## Start DATA ROWS

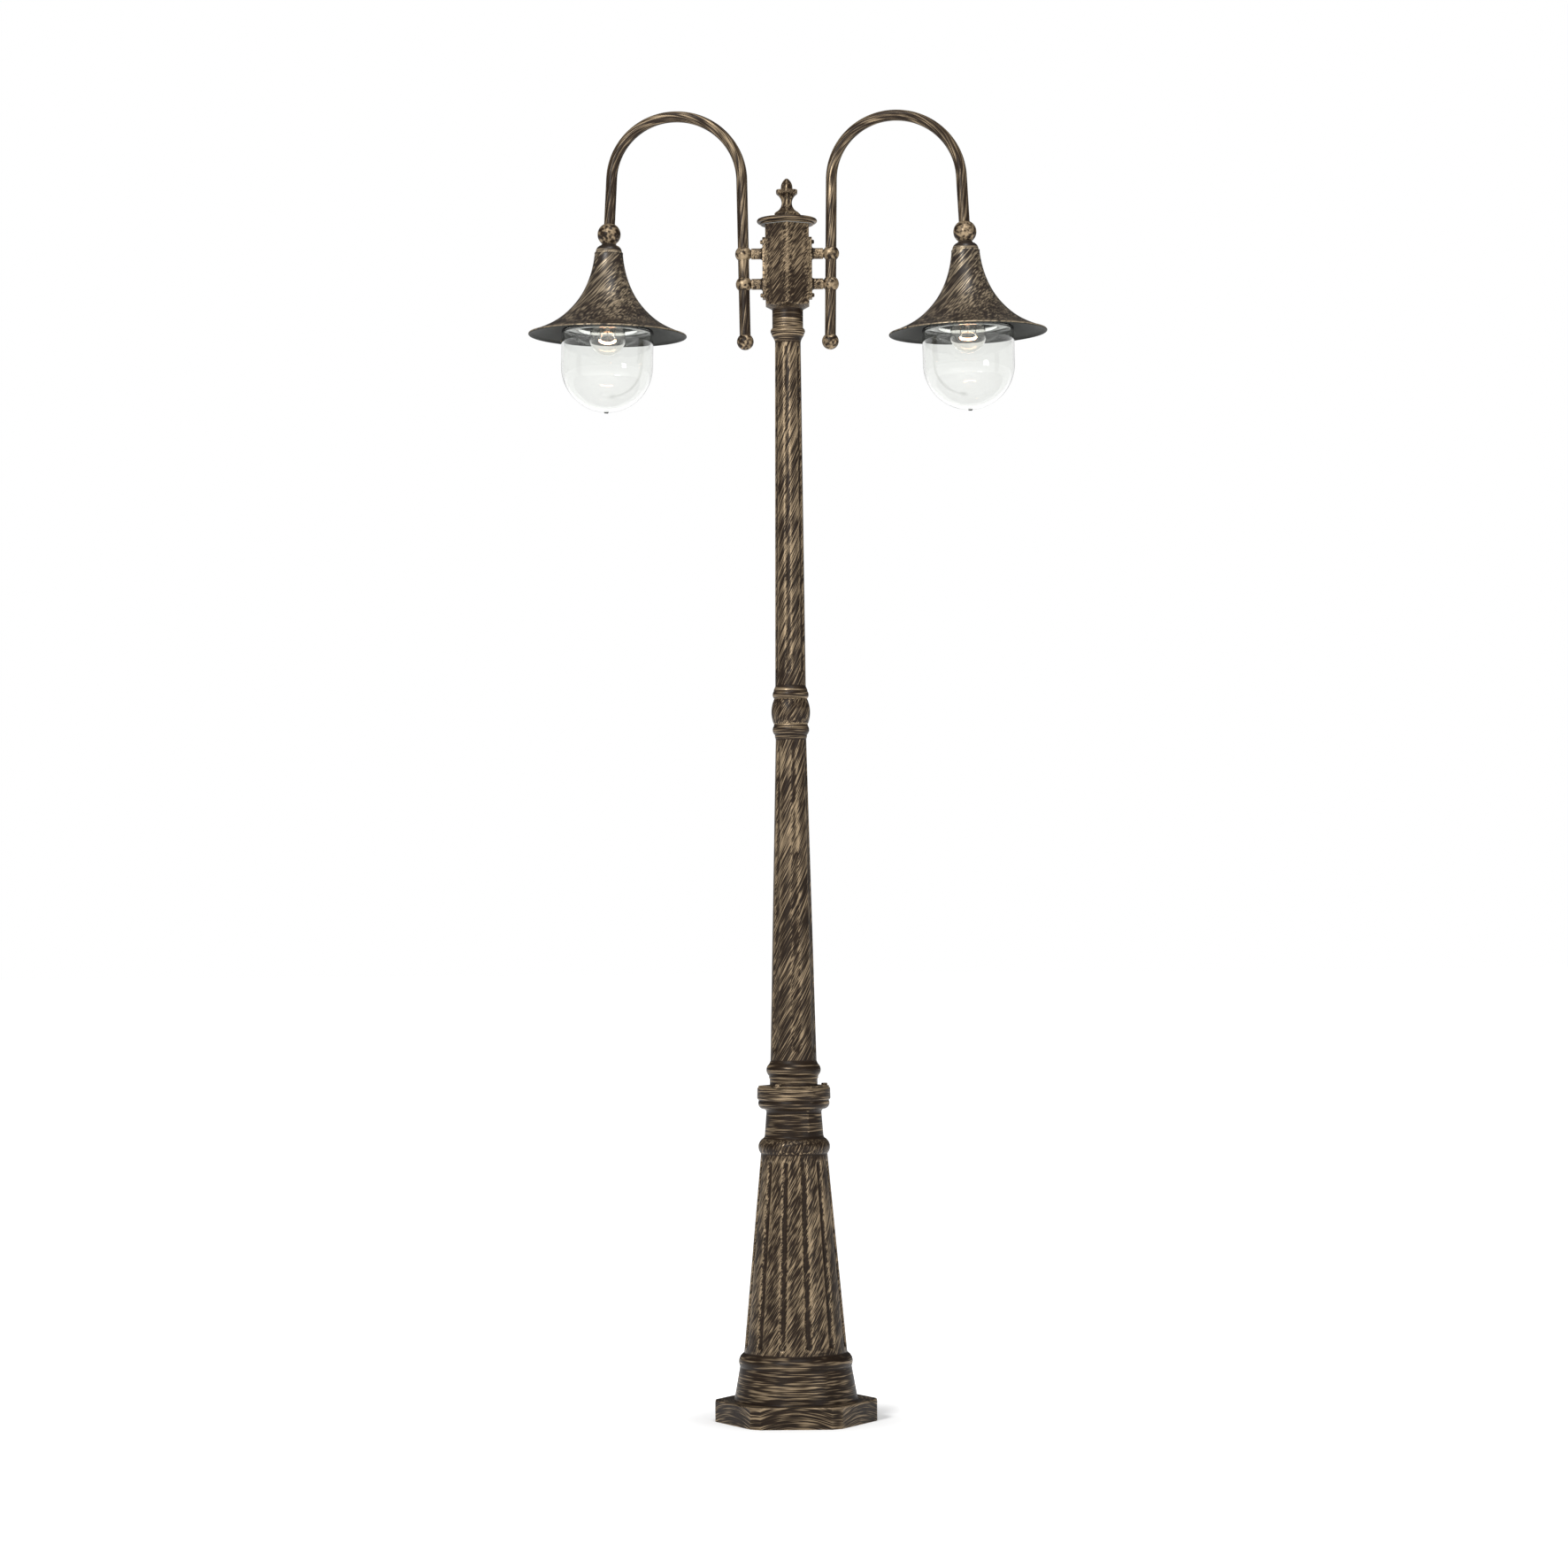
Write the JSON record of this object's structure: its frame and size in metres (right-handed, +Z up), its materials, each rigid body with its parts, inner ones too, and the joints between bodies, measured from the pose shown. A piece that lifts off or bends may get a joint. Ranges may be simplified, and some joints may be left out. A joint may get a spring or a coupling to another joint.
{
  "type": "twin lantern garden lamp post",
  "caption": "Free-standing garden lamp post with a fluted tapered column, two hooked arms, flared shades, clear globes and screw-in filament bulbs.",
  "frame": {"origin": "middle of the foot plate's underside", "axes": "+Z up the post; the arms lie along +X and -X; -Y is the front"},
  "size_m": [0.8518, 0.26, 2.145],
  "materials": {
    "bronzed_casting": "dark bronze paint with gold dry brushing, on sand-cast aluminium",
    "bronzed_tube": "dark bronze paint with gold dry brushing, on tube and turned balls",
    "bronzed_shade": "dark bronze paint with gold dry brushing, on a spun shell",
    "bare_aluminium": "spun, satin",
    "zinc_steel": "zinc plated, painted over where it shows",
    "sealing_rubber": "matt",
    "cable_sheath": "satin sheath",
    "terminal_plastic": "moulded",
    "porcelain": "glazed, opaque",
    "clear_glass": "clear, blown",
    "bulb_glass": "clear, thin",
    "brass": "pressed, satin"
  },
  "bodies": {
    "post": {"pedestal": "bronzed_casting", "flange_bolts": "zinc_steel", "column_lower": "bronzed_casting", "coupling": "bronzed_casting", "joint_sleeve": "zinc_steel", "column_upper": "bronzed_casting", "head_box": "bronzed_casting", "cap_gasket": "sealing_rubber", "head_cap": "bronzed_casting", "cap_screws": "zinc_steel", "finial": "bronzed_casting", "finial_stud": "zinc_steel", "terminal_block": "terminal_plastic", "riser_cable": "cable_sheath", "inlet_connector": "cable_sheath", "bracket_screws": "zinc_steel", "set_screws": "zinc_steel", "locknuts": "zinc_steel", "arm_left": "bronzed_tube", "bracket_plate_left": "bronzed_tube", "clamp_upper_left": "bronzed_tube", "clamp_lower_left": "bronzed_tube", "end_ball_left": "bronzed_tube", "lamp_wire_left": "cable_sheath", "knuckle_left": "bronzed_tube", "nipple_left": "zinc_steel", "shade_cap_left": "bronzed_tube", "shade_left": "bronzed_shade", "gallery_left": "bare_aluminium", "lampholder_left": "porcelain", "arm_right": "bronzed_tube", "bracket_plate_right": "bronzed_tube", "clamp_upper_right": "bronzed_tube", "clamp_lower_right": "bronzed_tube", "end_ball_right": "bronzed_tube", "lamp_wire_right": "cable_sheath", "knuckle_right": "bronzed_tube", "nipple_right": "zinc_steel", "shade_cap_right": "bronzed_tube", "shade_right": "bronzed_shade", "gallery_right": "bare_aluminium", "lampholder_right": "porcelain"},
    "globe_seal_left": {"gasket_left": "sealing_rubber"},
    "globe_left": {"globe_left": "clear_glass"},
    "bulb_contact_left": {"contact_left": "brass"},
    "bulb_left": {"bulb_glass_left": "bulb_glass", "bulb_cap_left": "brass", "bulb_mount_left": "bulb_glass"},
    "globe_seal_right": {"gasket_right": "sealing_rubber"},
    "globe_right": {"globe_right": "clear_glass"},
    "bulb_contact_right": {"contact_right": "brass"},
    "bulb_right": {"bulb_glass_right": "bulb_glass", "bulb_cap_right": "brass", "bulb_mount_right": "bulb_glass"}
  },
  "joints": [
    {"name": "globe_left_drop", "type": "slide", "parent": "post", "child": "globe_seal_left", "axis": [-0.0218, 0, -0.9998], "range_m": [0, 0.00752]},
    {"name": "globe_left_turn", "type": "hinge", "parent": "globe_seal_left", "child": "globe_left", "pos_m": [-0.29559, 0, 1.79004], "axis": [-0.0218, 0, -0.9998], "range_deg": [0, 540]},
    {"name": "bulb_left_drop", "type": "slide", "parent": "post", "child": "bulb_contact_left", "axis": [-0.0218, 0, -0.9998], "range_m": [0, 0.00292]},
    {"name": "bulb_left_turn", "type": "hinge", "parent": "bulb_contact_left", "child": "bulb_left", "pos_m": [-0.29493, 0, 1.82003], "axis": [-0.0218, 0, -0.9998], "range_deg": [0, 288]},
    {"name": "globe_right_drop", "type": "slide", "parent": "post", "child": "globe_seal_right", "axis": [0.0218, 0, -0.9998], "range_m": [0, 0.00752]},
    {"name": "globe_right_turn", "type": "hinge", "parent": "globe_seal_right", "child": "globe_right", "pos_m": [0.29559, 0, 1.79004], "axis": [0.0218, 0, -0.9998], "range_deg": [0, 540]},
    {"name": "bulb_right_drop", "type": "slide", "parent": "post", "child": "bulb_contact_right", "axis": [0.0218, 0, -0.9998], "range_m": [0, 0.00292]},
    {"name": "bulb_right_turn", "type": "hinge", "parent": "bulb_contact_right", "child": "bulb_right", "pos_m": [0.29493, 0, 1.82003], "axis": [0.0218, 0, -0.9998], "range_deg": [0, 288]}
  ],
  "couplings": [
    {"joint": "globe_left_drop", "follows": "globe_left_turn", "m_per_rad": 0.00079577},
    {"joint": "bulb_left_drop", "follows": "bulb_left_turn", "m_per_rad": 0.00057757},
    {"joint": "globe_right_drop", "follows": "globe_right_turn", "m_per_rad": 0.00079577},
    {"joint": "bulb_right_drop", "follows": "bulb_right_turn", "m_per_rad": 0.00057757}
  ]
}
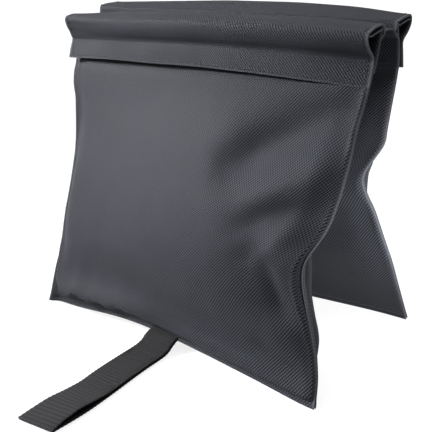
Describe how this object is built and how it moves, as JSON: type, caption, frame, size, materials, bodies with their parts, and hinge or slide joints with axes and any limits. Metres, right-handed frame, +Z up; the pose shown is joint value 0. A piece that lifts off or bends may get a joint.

## End DATA ROWS

[WHAT TO PRODUCE] Exactly reproduce every line found in the records.

[THE SOLUTION]
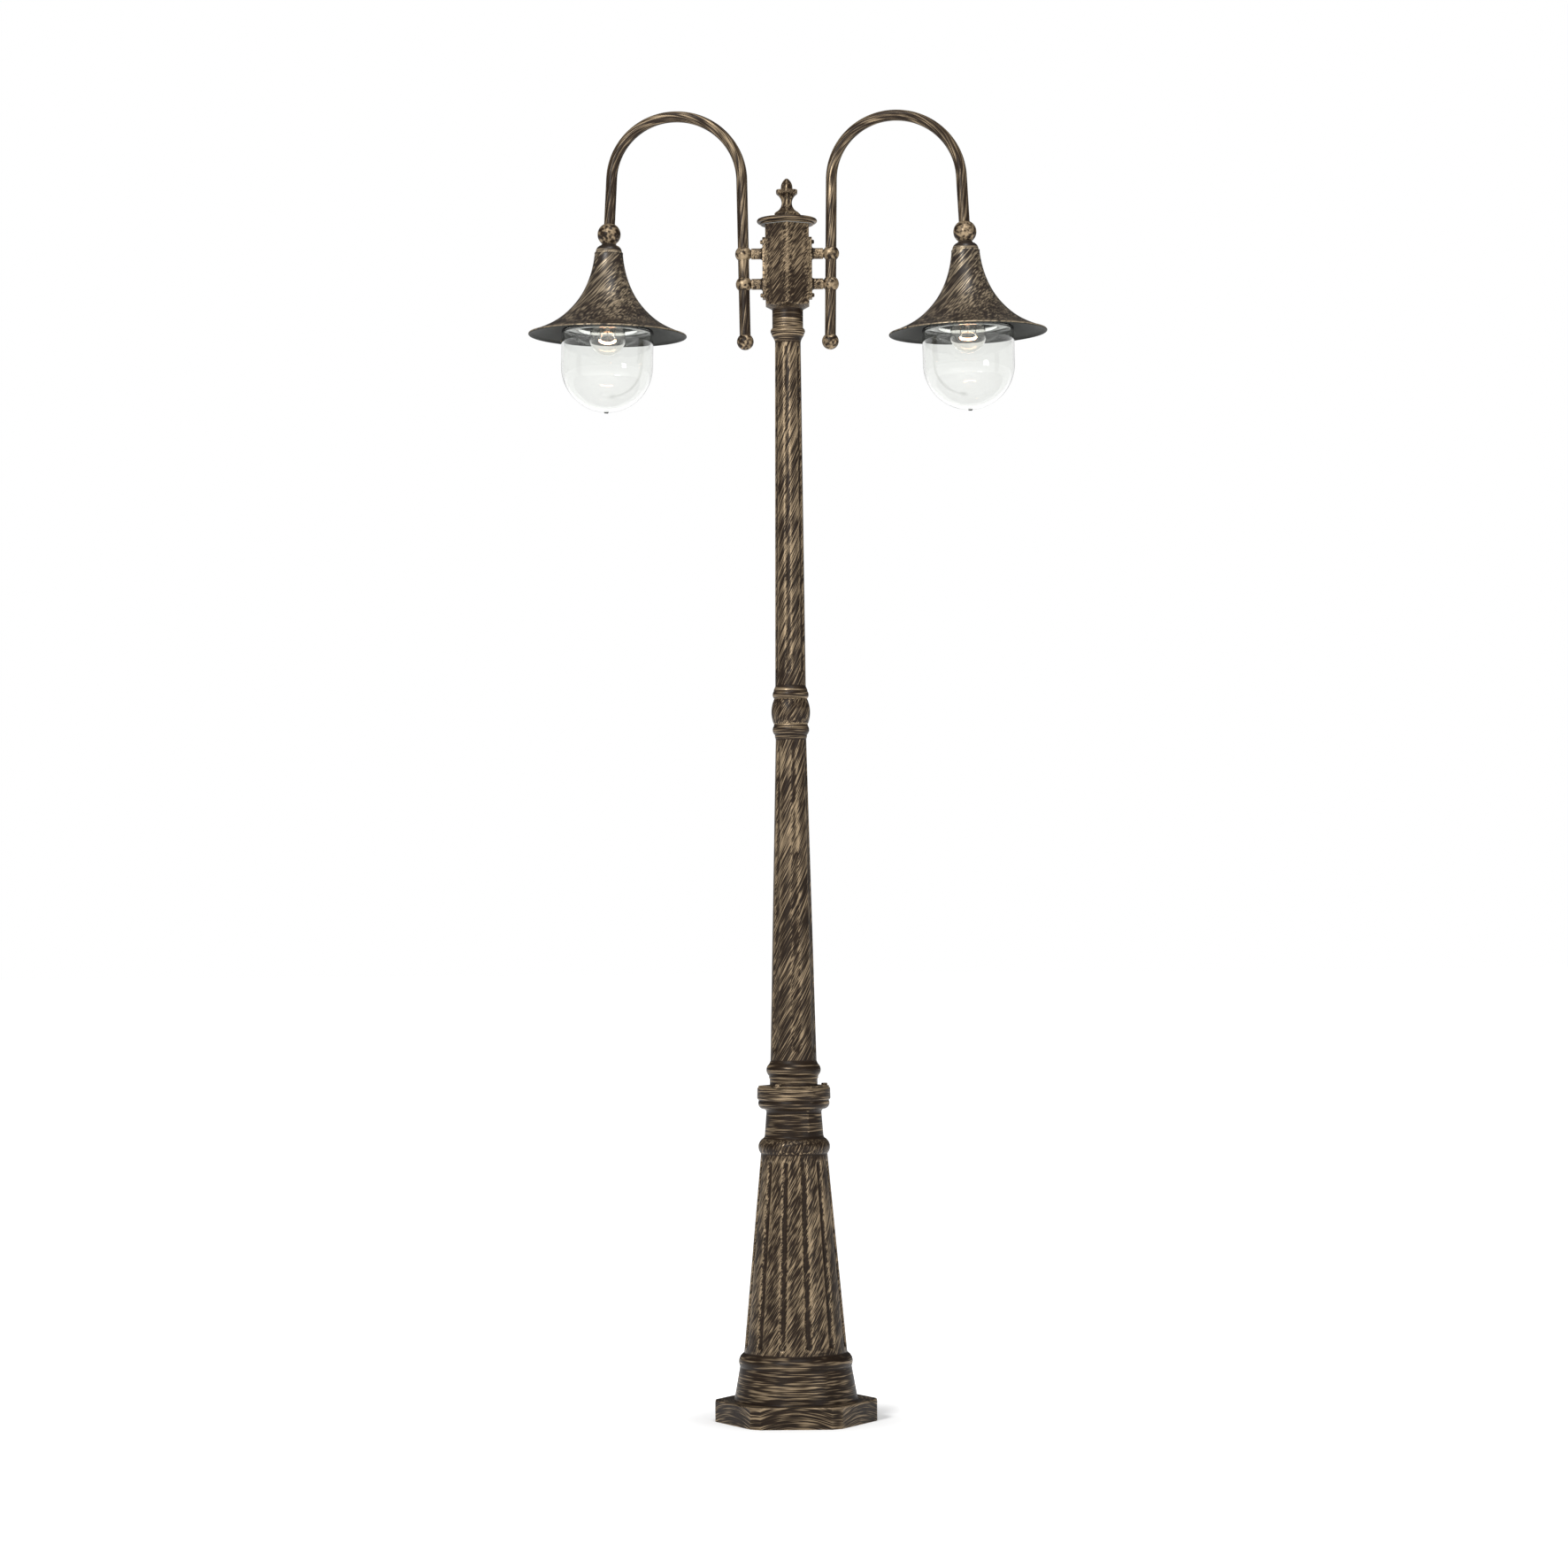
Write the JSON record of this object's structure: its frame and size in metres (right-handed, +Z up), its materials, each rigid body with its parts, inner ones too, and the joints between bodies, measured from the pose shown. A piece that lifts off or bends may get a joint. Ranges may be simplified, and some joints may be left out. A joint may get a spring or a coupling to another joint.
{
  "type": "twin lantern garden lamp post",
  "caption": "Free-standing garden lamp post with a fluted tapered column, two hooked arms, flared shades, clear globes and screw-in filament bulbs.",
  "frame": {"origin": "middle of the foot plate's underside", "axes": "+Z up the post; the arms lie along +X and -X; -Y is the front"},
  "size_m": [0.8518, 0.26, 2.145],
  "materials": {
    "bronzed_casting": "dark bronze paint with gold dry brushing, on sand-cast aluminium",
    "bronzed_tube": "dark bronze paint with gold dry brushing, on tube and turned balls",
    "bronzed_shade": "dark bronze paint with gold dry brushing, on a spun shell",
    "bare_aluminium": "spun, satin",
    "zinc_steel": "zinc plated, painted over where it shows",
    "sealing_rubber": "matt",
    "cable_sheath": "satin sheath",
    "terminal_plastic": "moulded",
    "porcelain": "glazed, opaque",
    "clear_glass": "clear, blown",
    "bulb_glass": "clear, thin",
    "brass": "pressed, satin"
  },
  "bodies": {
    "post": {"pedestal": "bronzed_casting", "flange_bolts": "zinc_steel", "column_lower": "bronzed_casting", "coupling": "bronzed_casting", "joint_sleeve": "zinc_steel", "column_upper": "bronzed_casting", "head_box": "bronzed_casting", "cap_gasket": "sealing_rubber", "head_cap": "bronzed_casting", "cap_screws": "zinc_steel", "finial": "bronzed_casting", "finial_stud": "zinc_steel", "terminal_block": "terminal_plastic", "riser_cable": "cable_sheath", "inlet_connector": "cable_sheath", "bracket_screws": "zinc_steel", "set_screws": "zinc_steel", "locknuts": "zinc_steel", "arm_left": "bronzed_tube", "bracket_plate_left": "bronzed_tube", "clamp_upper_left": "bronzed_tube", "clamp_lower_left": "bronzed_tube", "end_ball_left": "bronzed_tube", "lamp_wire_left": "cable_sheath", "knuckle_left": "bronzed_tube", "nipple_left": "zinc_steel", "shade_cap_left": "bronzed_tube", "shade_left": "bronzed_shade", "gallery_left": "bare_aluminium", "lampholder_left": "porcelain", "arm_right": "bronzed_tube", "bracket_plate_right": "bronzed_tube", "clamp_upper_right": "bronzed_tube", "clamp_lower_right": "bronzed_tube", "end_ball_right": "bronzed_tube", "lamp_wire_right": "cable_sheath", "knuckle_right": "bronzed_tube", "nipple_right": "zinc_steel", "shade_cap_right": "bronzed_tube", "shade_right": "bronzed_shade", "gallery_right": "bare_aluminium", "lampholder_right": "porcelain"},
    "globe_seal_left": {"gasket_left": "sealing_rubber"},
    "globe_left": {"globe_left": "clear_glass"},
    "bulb_contact_left": {"contact_left": "brass"},
    "bulb_left": {"bulb_glass_left": "bulb_glass", "bulb_cap_left": "brass", "bulb_mount_left": "bulb_glass"},
    "globe_seal_right": {"gasket_right": "sealing_rubber"},
    "globe_right": {"globe_right": "clear_glass"},
    "bulb_contact_right": {"contact_right": "brass"},
    "bulb_right": {"bulb_glass_right": "bulb_glass", "bulb_cap_right": "brass", "bulb_mount_right": "bulb_glass"}
  },
  "joints": [
    {"name": "globe_left_drop", "type": "slide", "parent": "post", "child": "globe_seal_left", "axis": [-0.0218, 0, -0.9998], "range_m": [0, 0.00752]},
    {"name": "globe_left_turn", "type": "hinge", "parent": "globe_seal_left", "child": "globe_left", "pos_m": [-0.29559, 0, 1.79004], "axis": [-0.0218, 0, -0.9998], "range_deg": [0, 540]},
    {"name": "bulb_left_drop", "type": "slide", "parent": "post", "child": "bulb_contact_left", "axis": [-0.0218, 0, -0.9998], "range_m": [0, 0.00292]},
    {"name": "bulb_left_turn", "type": "hinge", "parent": "bulb_contact_left", "child": "bulb_left", "pos_m": [-0.29493, 0, 1.82003], "axis": [-0.0218, 0, -0.9998], "range_deg": [0, 288]},
    {"name": "globe_right_drop", "type": "slide", "parent": "post", "child": "globe_seal_right", "axis": [0.0218, 0, -0.9998], "range_m": [0, 0.00752]},
    {"name": "globe_right_turn", "type": "hinge", "parent": "globe_seal_right", "child": "globe_right", "pos_m": [0.29559, 0, 1.79004], "axis": [0.0218, 0, -0.9998], "range_deg": [0, 540]},
    {"name": "bulb_right_drop", "type": "slide", "parent": "post", "child": "bulb_contact_right", "axis": [0.0218, 0, -0.9998], "range_m": [0, 0.00292]},
    {"name": "bulb_right_turn", "type": "hinge", "parent": "bulb_contact_right", "child": "bulb_right", "pos_m": [0.29493, 0, 1.82003], "axis": [0.0218, 0, -0.9998], "range_deg": [0, 288]}
  ],
  "couplings": [
    {"joint": "globe_left_drop", "follows": "globe_left_turn", "m_per_rad": 0.00079577},
    {"joint": "bulb_left_drop", "follows": "bulb_left_turn", "m_per_rad": 0.00057757},
    {"joint": "globe_right_drop", "follows": "globe_right_turn", "m_per_rad": 0.00079577},
    {"joint": "bulb_right_drop", "follows": "bulb_right_turn", "m_per_rad": 0.00057757}
  ]
}
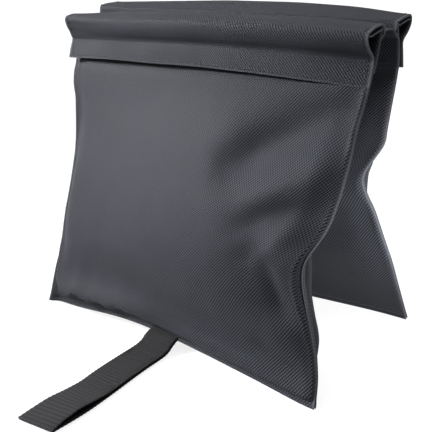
Describe how this object is built and how it moves, as JSON: type, caption, frame, size, materials, bodies with their parts, and hinge or slide joints with axes and any limits. Metres, right-handed frame, +Z up; the pose shown is joint value 0. A piece that lifts off or bends may get a joint.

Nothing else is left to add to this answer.